A masterful novella about one of the great writers of the 20th century
'It is now certain that the false Thomas Mann must be an agent of the Secret State Police', wrote Bruno, after he had opened his notebook again, laid it neatly on the table, and bent over it like a cat with its back arched, 'and I suspect he will not leave our town until we have all lost our wits'.

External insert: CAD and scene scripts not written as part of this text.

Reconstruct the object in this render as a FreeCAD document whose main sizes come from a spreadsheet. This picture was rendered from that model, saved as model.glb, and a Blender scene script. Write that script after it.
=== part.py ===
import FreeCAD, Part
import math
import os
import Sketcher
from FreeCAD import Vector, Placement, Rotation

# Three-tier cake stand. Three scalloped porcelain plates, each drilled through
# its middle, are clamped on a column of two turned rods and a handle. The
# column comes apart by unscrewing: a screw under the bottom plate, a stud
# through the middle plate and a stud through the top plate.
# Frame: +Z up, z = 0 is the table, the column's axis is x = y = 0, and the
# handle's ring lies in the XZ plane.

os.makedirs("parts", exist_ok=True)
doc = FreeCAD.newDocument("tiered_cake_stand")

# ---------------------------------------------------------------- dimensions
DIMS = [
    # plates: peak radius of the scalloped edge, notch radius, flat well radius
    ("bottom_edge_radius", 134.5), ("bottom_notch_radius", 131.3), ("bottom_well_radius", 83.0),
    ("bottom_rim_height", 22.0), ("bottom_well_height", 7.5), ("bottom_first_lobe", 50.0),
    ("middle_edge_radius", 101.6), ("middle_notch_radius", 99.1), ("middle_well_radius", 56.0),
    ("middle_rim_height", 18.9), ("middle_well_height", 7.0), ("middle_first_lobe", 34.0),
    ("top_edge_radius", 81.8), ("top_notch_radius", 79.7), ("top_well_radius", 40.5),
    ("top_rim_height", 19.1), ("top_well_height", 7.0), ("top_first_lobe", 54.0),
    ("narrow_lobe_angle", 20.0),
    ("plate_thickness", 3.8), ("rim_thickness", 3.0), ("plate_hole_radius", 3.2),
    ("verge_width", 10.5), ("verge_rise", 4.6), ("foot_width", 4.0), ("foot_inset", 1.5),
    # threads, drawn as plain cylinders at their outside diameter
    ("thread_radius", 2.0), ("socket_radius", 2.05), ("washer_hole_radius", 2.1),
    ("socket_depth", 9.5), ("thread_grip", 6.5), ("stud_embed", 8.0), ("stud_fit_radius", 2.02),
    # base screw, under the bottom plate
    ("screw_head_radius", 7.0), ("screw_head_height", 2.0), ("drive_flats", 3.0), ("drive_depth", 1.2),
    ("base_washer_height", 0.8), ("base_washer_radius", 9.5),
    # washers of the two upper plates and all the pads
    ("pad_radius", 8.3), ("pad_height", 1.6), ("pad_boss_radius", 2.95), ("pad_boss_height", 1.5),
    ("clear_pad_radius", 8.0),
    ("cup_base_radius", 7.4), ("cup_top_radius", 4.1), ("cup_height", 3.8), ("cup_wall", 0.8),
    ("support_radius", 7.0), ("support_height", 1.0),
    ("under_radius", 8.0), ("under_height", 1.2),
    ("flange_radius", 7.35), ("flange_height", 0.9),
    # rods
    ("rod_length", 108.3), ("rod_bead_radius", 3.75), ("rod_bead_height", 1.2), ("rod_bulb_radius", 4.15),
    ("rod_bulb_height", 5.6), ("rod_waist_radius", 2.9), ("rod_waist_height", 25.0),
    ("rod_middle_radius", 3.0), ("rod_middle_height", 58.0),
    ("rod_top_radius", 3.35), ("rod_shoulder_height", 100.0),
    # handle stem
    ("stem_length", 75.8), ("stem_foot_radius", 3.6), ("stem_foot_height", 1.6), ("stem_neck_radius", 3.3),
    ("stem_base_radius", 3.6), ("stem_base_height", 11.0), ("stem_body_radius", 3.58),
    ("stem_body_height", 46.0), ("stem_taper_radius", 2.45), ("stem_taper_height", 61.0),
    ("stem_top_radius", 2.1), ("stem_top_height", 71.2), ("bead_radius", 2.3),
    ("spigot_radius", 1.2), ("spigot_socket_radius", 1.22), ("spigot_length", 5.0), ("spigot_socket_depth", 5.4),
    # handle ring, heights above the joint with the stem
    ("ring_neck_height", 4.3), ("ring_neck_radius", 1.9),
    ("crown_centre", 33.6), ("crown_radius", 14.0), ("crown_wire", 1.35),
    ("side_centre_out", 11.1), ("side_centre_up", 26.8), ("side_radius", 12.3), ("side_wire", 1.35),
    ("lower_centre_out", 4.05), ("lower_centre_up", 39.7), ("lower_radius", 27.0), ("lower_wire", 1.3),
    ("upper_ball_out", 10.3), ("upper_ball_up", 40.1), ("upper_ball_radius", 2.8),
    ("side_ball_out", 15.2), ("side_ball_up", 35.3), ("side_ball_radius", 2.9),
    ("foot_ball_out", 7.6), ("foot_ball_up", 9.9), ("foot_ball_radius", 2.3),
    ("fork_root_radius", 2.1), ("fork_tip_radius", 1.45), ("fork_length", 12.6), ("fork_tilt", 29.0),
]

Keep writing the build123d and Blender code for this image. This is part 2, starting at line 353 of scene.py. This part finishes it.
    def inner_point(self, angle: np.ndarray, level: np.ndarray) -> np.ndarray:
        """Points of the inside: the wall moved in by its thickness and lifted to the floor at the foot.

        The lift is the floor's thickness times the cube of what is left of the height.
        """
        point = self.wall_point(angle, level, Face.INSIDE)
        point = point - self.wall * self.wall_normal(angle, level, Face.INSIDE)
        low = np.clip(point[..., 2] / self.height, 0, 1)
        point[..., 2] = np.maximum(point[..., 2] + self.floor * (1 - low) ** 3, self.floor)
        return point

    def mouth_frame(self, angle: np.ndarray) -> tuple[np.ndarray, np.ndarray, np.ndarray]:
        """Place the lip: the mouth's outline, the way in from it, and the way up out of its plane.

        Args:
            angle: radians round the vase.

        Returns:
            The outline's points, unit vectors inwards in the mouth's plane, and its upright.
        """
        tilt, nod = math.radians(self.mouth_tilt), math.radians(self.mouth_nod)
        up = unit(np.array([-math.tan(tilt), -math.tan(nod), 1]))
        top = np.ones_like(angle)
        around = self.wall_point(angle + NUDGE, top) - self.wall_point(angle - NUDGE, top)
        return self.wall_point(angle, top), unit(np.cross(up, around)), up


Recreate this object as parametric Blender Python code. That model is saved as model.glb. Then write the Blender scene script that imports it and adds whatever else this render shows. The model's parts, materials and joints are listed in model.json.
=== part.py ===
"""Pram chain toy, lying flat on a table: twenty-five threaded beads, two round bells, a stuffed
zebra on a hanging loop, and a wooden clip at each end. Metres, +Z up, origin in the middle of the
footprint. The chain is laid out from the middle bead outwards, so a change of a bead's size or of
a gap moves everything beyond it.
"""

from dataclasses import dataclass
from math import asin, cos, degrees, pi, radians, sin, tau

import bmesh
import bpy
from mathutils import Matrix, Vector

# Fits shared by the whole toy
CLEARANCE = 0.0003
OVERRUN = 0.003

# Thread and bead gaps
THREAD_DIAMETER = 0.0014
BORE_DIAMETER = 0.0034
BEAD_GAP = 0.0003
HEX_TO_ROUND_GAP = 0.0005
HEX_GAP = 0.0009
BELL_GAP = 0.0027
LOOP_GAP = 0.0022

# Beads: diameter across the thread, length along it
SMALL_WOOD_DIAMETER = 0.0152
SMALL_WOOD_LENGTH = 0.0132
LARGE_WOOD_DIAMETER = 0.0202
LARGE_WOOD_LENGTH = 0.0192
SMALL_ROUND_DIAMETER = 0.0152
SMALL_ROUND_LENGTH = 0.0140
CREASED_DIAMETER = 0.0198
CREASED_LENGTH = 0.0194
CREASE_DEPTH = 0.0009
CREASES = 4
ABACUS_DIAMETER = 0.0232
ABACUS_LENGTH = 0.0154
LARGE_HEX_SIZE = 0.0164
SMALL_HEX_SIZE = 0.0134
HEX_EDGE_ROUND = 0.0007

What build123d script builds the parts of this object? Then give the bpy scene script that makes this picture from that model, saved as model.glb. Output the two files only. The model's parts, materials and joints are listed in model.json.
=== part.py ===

Bruno Schulz has foreseen catastrophe and is almost paralysed by fear. His last chance of survival is to leave the home town to which, despite being in his late forties, he clings as if to a comforting blanket. So he retreats into his cellar (and sometimes hides under his desk) to write a letter to Thomas Mann: appealing to the literary giant to help him find a foreign publisher, in order that the reasons to leave Drohobych will finally outweigh the reasons to stay. Evoking Bulgakov and Singer, Biller takes us on an astounding, burlesque journey into Schulz's world, which vacillates between shining dreams and unbearable nightmares - a world which, like Schulz's own stories, prophesies the apocalyptic events to come. Includes two stories by Bruno Schulz: Birds and The Cinnamon Shops from The Street of Crocodiles.
Maxim Biller (b. Prague, 1960) is the author of several novels, plays and collections of short stories, whose work has been compared to that of Philip Roth and Woody Allen. He is also a columnist and literary critic at the Frankfurter Allgemeine Sonntagszeitung and Die Zeit.